AIM: Your task is to repeat only the lines from the one with "base_body();" through the one with "imported = [obj", exactly as they stand, both ends included.

STORED ROWS:
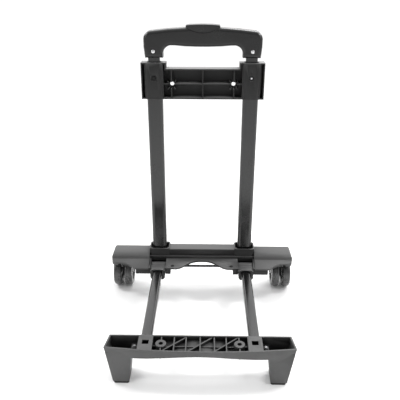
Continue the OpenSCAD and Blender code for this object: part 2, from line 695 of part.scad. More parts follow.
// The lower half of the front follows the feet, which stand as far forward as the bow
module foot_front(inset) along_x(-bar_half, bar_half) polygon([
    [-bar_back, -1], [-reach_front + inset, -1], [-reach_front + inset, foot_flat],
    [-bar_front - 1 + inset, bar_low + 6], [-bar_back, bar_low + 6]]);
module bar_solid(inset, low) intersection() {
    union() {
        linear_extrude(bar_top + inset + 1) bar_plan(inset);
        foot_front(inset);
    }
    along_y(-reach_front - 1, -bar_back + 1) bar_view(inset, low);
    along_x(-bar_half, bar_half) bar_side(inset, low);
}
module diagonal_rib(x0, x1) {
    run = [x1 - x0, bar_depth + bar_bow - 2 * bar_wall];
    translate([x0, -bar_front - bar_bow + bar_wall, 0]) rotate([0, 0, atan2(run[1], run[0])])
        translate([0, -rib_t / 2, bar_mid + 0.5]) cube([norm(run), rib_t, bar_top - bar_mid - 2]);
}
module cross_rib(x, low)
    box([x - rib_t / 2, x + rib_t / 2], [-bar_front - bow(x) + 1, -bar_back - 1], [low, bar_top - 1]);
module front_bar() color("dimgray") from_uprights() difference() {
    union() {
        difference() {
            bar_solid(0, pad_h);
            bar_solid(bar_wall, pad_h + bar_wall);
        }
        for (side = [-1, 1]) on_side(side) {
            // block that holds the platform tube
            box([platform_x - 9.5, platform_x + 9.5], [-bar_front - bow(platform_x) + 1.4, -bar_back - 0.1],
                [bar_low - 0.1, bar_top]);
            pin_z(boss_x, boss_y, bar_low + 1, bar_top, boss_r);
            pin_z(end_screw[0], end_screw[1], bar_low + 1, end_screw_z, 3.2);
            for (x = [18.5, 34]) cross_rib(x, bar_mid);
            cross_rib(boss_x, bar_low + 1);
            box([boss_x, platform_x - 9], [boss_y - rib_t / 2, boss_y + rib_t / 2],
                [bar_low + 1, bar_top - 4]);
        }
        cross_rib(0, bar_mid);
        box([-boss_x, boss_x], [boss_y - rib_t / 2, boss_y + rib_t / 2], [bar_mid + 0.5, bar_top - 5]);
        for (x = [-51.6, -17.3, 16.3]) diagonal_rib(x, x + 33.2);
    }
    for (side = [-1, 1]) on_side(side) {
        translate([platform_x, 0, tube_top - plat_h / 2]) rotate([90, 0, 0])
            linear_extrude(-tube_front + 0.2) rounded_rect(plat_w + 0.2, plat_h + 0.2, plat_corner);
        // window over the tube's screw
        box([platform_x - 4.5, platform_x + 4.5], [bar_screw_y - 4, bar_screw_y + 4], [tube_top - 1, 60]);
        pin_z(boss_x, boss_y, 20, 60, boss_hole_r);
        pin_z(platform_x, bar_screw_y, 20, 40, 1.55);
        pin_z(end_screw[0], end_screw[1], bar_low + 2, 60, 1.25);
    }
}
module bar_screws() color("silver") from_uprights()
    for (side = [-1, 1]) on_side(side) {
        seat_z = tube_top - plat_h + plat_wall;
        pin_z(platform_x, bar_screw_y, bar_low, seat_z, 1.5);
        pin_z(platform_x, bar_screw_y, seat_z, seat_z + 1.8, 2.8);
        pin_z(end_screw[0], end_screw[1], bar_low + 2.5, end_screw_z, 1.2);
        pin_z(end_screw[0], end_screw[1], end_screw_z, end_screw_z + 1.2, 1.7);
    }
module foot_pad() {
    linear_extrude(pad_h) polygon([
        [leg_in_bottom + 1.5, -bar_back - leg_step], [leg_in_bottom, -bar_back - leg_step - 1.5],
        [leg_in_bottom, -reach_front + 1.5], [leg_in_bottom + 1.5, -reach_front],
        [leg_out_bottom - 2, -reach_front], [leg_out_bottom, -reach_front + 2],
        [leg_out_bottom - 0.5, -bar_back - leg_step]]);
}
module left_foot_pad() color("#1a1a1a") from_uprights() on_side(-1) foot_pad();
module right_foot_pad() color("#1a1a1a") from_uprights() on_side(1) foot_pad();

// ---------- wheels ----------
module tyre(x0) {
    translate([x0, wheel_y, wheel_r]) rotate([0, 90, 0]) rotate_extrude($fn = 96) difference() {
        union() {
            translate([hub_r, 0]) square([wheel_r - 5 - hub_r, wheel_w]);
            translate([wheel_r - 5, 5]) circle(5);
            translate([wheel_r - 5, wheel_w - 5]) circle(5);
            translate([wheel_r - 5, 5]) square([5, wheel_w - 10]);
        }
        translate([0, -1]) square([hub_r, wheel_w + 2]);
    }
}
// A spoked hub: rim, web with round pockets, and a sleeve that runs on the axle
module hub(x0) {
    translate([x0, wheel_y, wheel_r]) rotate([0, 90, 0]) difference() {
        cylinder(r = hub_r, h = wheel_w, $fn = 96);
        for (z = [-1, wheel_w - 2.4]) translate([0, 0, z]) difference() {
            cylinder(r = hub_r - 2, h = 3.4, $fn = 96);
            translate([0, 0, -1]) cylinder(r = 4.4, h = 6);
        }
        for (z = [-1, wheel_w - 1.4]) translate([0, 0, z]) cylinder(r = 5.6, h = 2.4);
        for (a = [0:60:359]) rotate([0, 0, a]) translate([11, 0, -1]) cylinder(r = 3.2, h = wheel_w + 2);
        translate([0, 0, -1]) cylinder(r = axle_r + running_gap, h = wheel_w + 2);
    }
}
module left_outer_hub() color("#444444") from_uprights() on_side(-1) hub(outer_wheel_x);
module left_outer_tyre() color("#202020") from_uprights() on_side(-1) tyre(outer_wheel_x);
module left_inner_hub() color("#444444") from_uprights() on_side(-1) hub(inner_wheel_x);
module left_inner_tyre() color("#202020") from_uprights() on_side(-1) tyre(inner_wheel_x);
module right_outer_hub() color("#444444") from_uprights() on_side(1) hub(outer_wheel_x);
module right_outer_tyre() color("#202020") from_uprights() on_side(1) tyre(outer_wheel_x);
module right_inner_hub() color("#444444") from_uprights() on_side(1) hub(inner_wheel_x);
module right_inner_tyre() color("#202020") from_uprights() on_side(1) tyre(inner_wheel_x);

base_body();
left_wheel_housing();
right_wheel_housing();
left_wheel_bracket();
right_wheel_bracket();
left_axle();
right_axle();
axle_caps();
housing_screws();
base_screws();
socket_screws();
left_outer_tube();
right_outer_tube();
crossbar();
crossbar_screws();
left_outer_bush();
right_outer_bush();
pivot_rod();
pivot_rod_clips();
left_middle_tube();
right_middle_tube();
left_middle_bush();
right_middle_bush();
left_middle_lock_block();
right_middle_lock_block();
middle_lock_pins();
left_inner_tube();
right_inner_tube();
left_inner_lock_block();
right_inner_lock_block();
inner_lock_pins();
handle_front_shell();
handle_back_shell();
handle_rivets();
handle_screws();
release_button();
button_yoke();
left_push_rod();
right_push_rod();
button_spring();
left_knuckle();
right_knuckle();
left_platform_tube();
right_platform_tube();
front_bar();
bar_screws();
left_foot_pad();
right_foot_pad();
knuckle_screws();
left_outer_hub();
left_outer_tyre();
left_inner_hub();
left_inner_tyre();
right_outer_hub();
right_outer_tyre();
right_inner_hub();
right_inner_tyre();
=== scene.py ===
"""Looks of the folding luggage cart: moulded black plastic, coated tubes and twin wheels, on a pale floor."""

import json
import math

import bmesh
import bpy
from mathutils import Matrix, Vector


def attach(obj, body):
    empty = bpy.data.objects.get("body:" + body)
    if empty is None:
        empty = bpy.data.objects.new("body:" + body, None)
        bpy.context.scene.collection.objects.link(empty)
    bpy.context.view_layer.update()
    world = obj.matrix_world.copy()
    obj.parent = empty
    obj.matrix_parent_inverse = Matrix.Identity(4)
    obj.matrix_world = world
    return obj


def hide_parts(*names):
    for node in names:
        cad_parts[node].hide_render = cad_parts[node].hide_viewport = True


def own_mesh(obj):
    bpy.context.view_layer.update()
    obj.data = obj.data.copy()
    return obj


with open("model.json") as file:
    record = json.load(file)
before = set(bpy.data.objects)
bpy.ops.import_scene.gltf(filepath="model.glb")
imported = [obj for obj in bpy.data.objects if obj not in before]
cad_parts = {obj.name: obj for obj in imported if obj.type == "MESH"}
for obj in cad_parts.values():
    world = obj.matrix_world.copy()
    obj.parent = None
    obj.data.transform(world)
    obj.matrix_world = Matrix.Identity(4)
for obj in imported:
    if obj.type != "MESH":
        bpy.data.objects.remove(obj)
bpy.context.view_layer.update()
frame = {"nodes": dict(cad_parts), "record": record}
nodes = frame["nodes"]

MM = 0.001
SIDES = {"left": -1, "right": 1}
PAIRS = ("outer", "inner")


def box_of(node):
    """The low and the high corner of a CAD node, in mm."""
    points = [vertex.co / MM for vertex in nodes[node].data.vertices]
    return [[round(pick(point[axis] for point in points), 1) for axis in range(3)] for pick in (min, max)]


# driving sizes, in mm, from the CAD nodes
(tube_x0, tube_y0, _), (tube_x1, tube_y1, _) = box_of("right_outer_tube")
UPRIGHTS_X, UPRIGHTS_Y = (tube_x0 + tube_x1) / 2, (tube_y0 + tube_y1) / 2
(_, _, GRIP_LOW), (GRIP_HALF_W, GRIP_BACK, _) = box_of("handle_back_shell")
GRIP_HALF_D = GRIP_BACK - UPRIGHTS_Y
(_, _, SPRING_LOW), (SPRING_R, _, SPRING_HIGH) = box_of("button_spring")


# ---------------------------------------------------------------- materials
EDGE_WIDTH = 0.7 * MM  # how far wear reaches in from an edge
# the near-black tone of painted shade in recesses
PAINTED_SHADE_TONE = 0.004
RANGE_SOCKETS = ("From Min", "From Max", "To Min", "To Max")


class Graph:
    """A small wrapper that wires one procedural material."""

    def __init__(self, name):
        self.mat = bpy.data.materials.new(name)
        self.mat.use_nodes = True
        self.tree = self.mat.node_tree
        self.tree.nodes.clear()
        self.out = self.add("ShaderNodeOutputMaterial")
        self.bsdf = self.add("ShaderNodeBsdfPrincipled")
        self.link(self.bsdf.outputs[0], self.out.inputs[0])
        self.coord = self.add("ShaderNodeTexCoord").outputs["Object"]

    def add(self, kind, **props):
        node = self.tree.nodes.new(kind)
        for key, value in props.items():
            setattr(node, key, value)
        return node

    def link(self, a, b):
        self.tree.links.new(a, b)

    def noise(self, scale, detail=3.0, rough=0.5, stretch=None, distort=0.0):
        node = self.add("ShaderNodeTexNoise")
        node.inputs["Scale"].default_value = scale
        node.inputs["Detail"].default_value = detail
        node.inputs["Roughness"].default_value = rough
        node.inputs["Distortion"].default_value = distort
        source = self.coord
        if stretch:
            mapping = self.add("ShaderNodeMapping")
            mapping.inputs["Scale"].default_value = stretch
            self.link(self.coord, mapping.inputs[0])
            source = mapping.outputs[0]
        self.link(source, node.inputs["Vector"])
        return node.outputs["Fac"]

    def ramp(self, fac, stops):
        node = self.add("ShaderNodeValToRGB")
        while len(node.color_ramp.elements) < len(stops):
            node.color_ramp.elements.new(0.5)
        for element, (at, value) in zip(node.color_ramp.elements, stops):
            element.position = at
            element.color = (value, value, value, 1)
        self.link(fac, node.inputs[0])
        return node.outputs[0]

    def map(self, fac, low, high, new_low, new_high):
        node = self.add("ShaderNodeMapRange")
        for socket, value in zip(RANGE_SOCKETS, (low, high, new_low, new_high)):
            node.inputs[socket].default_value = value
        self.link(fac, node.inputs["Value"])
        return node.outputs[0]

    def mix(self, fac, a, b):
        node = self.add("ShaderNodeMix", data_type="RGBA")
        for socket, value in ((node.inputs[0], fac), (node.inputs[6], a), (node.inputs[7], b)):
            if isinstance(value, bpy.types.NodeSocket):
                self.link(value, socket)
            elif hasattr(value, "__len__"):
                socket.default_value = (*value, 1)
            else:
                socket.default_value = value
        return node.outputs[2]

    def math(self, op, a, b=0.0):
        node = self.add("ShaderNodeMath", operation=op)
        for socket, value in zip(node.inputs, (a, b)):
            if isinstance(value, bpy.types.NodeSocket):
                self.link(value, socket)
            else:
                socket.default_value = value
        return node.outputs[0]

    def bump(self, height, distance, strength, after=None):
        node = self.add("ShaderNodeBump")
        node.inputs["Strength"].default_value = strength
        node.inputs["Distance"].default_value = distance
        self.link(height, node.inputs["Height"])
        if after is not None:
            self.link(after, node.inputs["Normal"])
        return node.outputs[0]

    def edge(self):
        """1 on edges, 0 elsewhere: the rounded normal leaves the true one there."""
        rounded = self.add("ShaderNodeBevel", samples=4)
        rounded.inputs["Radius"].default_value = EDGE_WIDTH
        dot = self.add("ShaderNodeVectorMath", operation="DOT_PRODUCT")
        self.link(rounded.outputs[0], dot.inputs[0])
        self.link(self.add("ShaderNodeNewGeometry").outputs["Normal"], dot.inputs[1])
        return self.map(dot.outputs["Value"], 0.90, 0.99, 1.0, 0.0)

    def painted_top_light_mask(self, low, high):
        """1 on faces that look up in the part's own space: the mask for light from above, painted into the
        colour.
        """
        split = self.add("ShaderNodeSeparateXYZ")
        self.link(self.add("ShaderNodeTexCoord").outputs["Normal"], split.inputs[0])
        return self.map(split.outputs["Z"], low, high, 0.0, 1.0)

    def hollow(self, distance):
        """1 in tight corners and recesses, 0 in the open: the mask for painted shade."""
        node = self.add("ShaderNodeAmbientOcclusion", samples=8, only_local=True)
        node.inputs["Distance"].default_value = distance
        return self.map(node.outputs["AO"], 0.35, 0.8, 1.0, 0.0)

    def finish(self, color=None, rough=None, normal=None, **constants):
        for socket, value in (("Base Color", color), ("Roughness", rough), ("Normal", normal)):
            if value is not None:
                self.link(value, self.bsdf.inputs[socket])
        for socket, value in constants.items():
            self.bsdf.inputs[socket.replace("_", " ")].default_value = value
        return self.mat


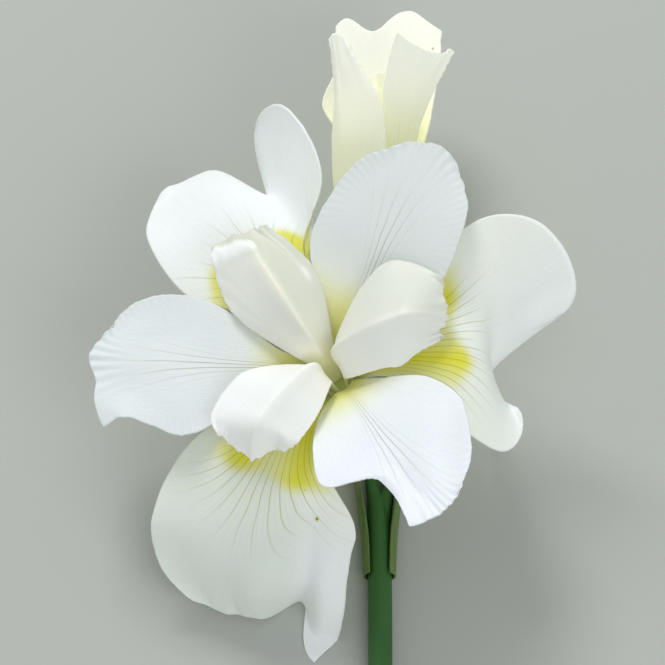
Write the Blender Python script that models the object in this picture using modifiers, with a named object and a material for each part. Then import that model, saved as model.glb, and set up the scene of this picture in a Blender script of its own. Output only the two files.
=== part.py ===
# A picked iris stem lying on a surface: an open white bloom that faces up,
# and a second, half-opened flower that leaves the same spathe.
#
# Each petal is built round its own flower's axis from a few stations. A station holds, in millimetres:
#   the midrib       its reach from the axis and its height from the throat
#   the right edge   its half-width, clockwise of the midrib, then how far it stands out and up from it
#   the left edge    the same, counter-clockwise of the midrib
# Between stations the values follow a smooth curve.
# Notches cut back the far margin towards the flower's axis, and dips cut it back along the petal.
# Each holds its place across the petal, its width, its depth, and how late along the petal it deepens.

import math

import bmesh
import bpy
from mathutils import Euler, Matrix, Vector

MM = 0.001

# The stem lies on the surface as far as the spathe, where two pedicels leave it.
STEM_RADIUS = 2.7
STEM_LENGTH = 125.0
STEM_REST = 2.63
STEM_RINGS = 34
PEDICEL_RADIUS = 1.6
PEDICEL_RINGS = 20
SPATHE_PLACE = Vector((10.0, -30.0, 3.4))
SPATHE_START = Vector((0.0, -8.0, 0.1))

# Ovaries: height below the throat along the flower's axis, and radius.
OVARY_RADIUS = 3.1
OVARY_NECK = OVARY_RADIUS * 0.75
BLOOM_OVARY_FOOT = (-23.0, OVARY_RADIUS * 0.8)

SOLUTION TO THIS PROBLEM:
base_body();
left_wheel_housing();
right_wheel_housing();
left_wheel_bracket();
right_wheel_bracket();
left_axle();
right_axle();
axle_caps();
housing_screws();
base_screws();
socket_screws();
left_outer_tube();
right_outer_tube();
crossbar();
crossbar_screws();
left_outer_bush();
right_outer_bush();
pivot_rod();
pivot_rod_clips();
left_middle_tube();
right_middle_tube();
left_middle_bush();
right_middle_bush();
left_middle_lock_block();
right_middle_lock_block();
middle_lock_pins();
left_inner_tube();
right_inner_tube();
left_inner_lock_block();
right_inner_lock_block();
inner_lock_pins();
handle_front_shell();
handle_back_shell();
handle_rivets();
handle_screws();
release_button();
button_yoke();
left_push_rod();
right_push_rod();
button_spring();
left_knuckle();
right_knuckle();
left_platform_tube();
right_platform_tube();
front_bar();
bar_screws();
left_foot_pad();
right_foot_pad();
knuckle_screws();
left_outer_hub();
left_outer_tyre();
left_inner_hub();
left_inner_tyre();
right_outer_hub();
right_outer_tyre();
right_inner_hub();
right_inner_tyre();
=== scene.py ===
"""Looks of the folding luggage cart: moulded black plastic, coated tubes and twin wheels, on a pale floor."""

import json
import math

import bmesh
import bpy
from mathutils import Matrix, Vector


def attach(obj, body):
    empty = bpy.data.objects.get("body:" + body)
    if empty is None:
        empty = bpy.data.objects.new("body:" + body, None)
        bpy.context.scene.collection.objects.link(empty)
    bpy.context.view_layer.update()
    world = obj.matrix_world.copy()
    obj.parent = empty
    obj.matrix_parent_inverse = Matrix.Identity(4)
    obj.matrix_world = world
    return obj


def hide_parts(*names):
    for node in names:
        cad_parts[node].hide_render = cad_parts[node].hide_viewport = True


def own_mesh(obj):
    bpy.context.view_layer.update()
    obj.data = obj.data.copy()
    return obj


with open("model.json") as file:
    record = json.load(file)
before = set(bpy.data.objects)
bpy.ops.import_scene.gltf(filepath="model.glb")
imported = [obj for obj in bpy.data.objects if obj not in before]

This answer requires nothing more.